[Exercise task]:
Gather from the listing below each line that includes the word "with", and copy it.

[Material for this exercise]:
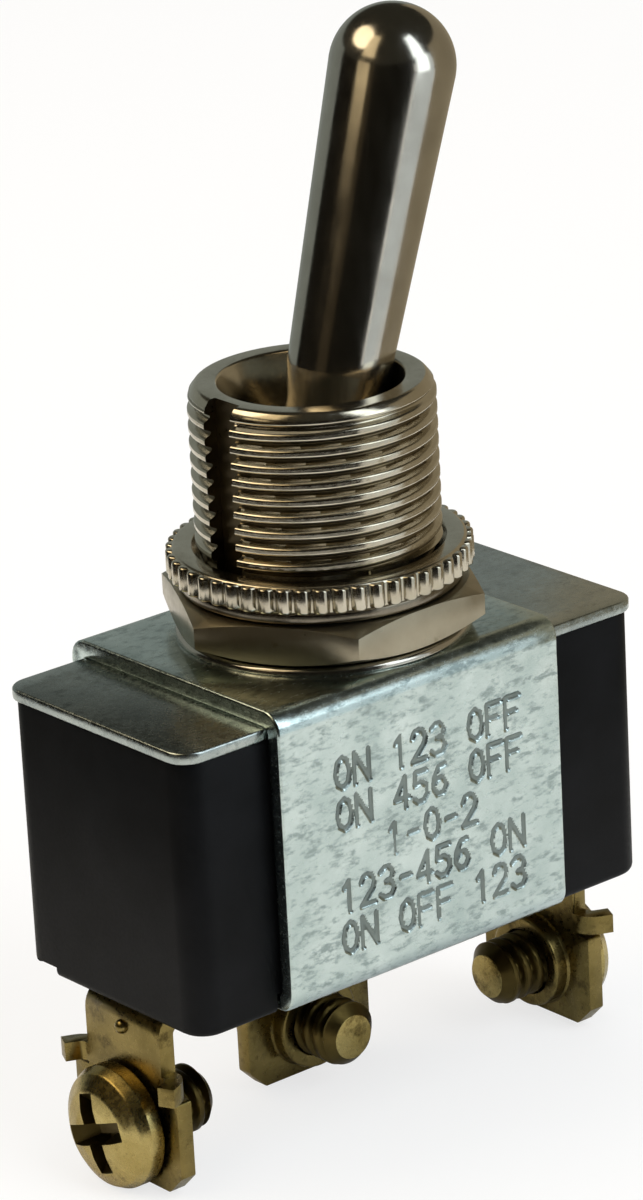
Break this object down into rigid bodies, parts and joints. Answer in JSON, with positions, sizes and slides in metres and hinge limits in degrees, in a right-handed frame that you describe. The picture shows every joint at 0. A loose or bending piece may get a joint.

==

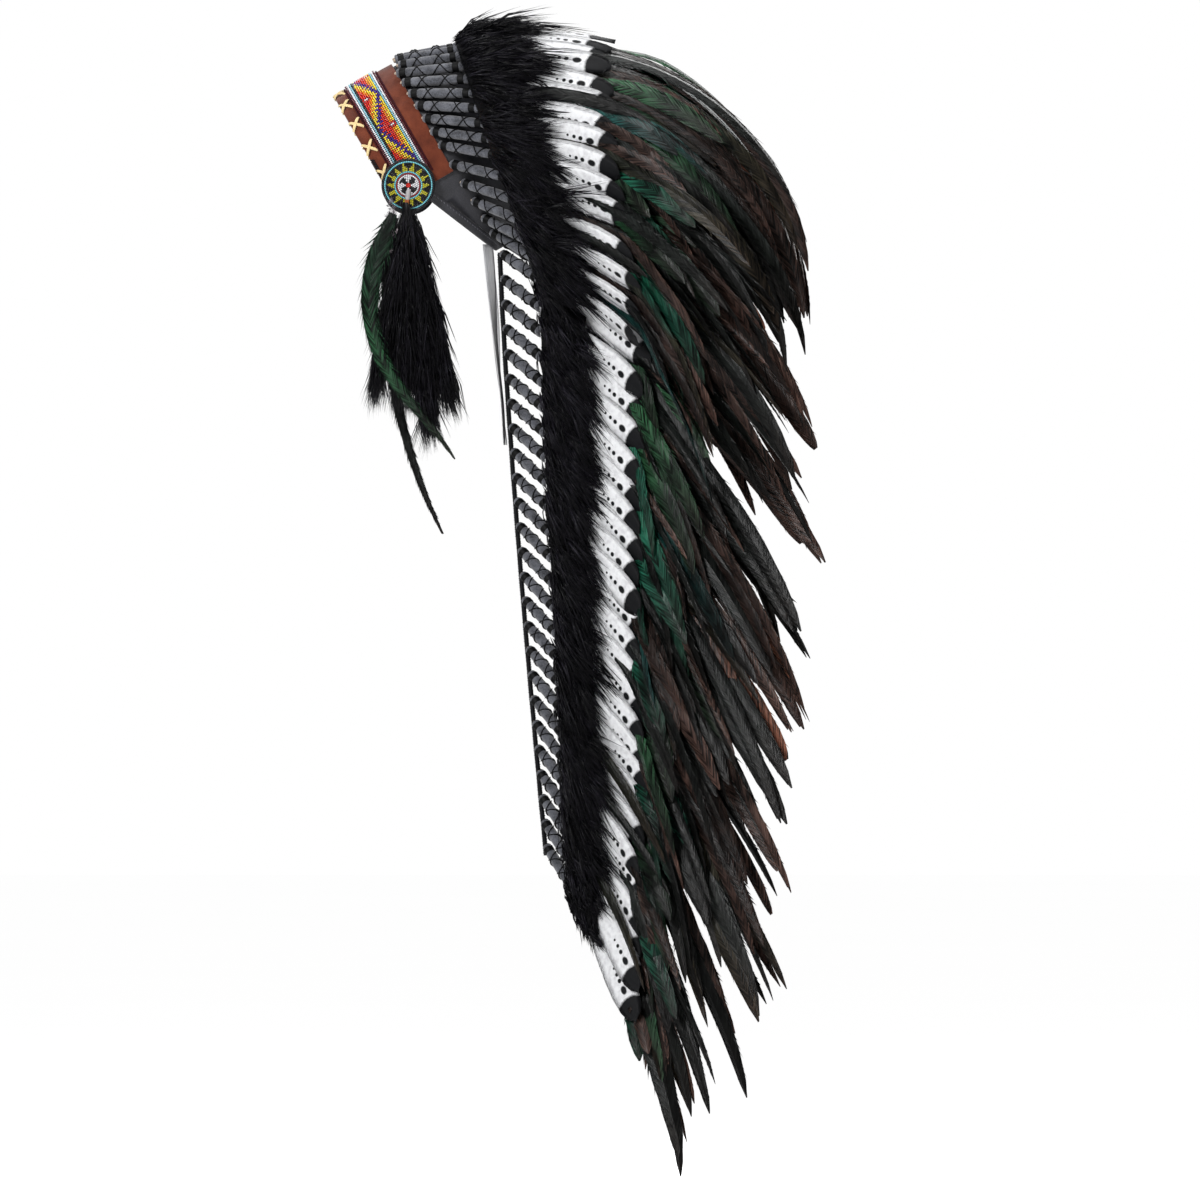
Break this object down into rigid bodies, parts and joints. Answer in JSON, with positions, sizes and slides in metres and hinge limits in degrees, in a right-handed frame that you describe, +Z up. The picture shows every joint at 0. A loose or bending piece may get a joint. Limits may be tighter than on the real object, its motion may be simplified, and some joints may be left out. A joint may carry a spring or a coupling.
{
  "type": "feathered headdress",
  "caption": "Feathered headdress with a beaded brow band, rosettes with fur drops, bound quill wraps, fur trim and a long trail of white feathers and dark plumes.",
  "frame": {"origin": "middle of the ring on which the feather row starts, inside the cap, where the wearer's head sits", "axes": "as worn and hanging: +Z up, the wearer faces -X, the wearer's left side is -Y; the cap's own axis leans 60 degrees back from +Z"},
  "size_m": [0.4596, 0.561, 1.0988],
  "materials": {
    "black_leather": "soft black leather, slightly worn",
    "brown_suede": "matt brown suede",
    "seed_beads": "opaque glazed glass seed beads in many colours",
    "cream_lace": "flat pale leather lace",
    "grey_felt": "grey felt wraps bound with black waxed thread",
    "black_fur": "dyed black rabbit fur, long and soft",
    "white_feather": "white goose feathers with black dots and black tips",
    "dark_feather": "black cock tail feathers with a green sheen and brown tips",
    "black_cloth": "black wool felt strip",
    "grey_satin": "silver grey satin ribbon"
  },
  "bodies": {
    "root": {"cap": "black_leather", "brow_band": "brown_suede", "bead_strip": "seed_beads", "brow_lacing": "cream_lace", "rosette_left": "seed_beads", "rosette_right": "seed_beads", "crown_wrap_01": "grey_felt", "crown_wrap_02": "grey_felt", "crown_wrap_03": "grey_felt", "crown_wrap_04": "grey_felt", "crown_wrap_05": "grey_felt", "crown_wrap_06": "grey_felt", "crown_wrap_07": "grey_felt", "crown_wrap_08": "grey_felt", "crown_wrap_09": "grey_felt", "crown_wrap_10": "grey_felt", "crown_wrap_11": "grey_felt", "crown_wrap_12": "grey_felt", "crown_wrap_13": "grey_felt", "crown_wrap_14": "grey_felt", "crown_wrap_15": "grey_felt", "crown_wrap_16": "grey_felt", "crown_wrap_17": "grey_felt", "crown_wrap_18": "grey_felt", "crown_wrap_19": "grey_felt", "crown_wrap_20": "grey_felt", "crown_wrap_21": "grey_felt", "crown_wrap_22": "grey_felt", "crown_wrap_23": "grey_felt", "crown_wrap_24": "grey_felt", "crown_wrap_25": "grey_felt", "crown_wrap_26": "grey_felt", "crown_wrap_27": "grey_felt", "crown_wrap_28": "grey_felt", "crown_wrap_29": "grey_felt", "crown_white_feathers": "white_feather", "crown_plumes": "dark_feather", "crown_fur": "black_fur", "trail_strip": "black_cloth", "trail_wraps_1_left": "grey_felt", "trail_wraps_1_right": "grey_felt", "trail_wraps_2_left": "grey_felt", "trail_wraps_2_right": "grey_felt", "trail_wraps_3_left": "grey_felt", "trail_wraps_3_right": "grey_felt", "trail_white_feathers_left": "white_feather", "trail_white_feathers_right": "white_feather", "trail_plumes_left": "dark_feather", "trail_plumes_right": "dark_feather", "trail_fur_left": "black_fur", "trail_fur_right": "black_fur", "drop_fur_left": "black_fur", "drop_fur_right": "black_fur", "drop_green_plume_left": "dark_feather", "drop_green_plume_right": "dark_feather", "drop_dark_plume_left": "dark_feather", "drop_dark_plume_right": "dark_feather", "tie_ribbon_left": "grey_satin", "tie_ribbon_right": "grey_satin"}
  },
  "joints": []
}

---

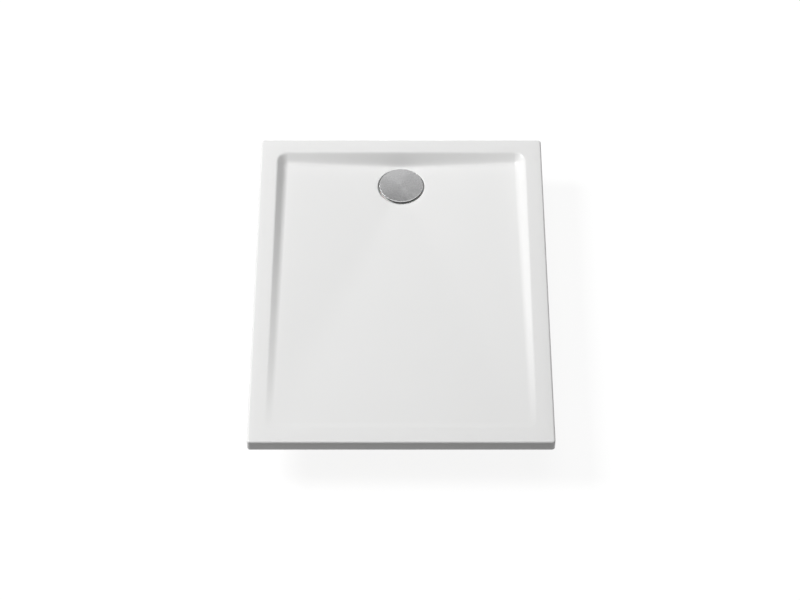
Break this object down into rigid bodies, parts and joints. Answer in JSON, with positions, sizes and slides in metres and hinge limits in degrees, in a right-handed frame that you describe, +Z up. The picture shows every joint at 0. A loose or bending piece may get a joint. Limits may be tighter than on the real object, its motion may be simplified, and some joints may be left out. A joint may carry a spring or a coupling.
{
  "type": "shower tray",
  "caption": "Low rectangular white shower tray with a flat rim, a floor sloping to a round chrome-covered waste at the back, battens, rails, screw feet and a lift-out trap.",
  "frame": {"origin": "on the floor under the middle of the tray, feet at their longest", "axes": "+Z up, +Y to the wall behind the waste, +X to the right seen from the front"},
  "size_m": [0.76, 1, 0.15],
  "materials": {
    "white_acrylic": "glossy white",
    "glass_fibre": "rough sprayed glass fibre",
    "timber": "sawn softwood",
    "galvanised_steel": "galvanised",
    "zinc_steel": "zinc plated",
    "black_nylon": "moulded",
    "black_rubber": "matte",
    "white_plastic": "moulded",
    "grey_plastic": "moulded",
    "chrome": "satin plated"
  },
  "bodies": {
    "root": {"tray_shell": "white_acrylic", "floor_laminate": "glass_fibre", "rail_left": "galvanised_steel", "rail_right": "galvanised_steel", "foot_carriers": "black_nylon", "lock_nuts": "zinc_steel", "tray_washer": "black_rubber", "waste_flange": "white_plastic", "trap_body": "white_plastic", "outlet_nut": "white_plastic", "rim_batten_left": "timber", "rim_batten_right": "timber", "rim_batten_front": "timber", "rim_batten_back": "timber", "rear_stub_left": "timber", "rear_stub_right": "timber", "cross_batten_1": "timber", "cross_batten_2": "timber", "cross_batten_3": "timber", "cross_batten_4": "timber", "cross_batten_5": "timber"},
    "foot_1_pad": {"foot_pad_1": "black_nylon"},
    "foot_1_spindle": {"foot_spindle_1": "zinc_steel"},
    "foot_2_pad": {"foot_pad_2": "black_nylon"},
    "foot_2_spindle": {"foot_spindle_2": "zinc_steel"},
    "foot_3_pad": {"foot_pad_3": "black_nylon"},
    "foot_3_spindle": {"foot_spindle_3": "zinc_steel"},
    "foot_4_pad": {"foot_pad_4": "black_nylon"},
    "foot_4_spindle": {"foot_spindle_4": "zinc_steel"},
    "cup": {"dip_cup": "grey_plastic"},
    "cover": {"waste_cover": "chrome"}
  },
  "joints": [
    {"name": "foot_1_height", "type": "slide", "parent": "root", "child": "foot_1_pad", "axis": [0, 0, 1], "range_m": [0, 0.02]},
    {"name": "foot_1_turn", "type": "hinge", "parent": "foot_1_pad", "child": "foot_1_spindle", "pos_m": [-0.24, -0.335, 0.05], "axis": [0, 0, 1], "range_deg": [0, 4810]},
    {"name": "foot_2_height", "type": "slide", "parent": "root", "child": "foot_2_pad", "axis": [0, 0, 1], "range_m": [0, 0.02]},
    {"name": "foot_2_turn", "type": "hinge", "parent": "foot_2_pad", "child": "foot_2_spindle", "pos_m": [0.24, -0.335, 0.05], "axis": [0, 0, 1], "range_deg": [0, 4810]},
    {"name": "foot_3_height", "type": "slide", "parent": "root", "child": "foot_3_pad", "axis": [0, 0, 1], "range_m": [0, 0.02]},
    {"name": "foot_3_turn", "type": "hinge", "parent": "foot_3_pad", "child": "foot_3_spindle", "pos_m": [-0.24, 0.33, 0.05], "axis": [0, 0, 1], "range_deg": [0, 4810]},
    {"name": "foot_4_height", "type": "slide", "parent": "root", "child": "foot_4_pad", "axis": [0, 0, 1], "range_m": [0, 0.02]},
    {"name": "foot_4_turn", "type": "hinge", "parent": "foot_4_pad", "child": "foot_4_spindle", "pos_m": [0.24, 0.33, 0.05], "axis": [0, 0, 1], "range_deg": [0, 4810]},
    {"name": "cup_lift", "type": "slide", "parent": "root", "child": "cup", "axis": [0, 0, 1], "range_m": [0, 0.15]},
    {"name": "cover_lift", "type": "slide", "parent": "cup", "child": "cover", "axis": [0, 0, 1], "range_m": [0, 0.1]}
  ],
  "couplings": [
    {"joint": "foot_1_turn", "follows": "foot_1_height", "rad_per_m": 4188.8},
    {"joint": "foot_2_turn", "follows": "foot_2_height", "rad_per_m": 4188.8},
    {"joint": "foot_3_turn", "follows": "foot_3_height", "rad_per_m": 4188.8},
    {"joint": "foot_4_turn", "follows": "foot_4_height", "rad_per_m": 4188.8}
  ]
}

[Correct response]:
Break this object down into rigid bodies, parts and joints. Answer in JSON, with positions, sizes and slides in metres and hinge limits in degrees, in a right-handed frame that you describe. The picture shows every joint at 0. A loose or bending piece may get a joint.
Break this object down into rigid bodies, parts and joints. Answer in JSON, with positions, sizes and slides in metres and hinge limits in degrees, in a right-handed frame that you describe, +Z up. The picture shows every joint at 0. A loose or bending piece may get a joint. Limits may be tighter than on the real object, its motion may be simplified, and some joints may be left out. A joint may carry a spring or a coupling.
  "caption": "Feathered headdress with a beaded brow band, rosettes with fur drops, bound quill wraps, fur trim and a long trail of white feathers and dark plumes.",
    "grey_felt": "grey felt wraps bound with black waxed thread",
    "white_feather": "white goose feathers with black dots and black tips",
    "dark_feather": "black cock tail feathers with a green sheen and brown tips",
Break this object down into rigid bodies, parts and joints. Answer in JSON, with positions, sizes and slides in metres and hinge limits in degrees, in a right-handed frame that you describe, +Z up. The picture shows every joint at 0. A loose or bending piece may get a joint. Limits may be tighter than on the real object, its motion may be simplified, and some joints may be left out. A joint may carry a spring or a coupling.
  "caption": "Low rectangular white shower tray with a flat rim, a floor sloping to a round chrome-covered waste at the back, battens, rails, screw feet and a lift-out trap.",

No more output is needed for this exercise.